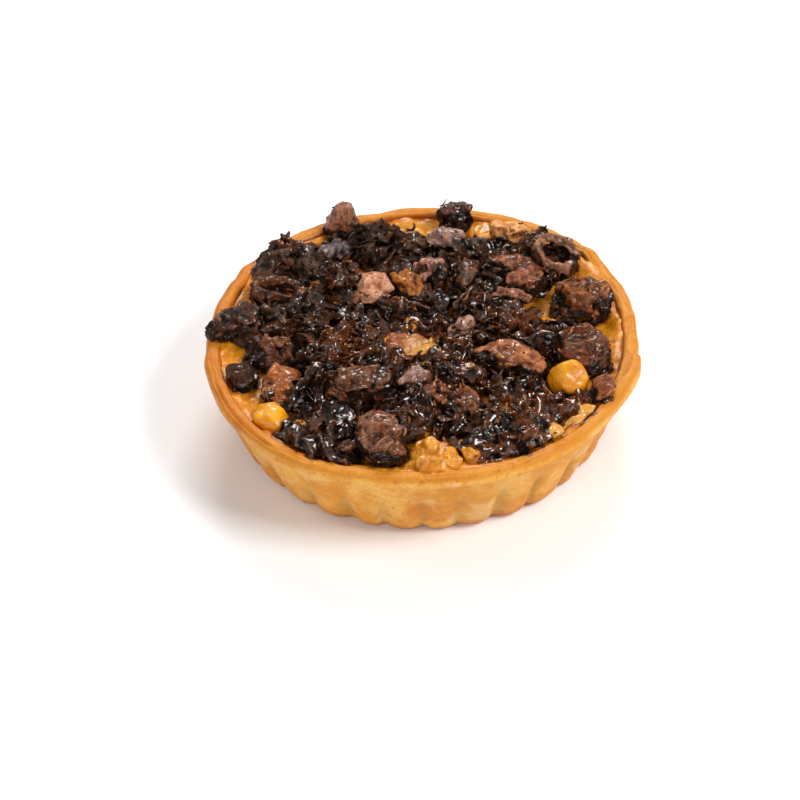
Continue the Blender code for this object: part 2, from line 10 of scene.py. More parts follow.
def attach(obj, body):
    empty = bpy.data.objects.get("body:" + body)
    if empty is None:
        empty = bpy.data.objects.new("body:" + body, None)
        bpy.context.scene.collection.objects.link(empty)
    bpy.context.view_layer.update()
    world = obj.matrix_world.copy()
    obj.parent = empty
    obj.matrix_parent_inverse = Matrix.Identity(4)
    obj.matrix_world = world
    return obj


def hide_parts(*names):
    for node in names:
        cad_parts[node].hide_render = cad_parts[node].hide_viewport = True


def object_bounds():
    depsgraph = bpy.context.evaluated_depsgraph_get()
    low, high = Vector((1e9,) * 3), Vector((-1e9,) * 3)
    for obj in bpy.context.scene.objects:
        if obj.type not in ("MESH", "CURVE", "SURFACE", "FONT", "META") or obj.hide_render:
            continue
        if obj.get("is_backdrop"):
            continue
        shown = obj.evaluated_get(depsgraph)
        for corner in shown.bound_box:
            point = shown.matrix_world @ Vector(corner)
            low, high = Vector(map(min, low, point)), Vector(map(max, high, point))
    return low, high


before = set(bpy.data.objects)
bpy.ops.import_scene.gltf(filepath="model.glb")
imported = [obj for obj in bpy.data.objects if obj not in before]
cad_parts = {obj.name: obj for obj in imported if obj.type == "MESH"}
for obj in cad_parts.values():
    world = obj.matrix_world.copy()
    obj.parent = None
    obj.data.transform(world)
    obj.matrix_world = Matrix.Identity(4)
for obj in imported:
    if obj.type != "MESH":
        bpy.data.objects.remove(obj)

[WORK TO BE COMPLETED]:
Take every line containing the word "Vector" and copy it.

[SOLVED PROBLEM]:
    low, high = Vector((1e9,) * 3), Vector((-1e9,) * 3)
            point = shown.matrix_world @ Vector(corner)
            low, high = Vector(map(min, low, point)), Vector(map(max, high, point))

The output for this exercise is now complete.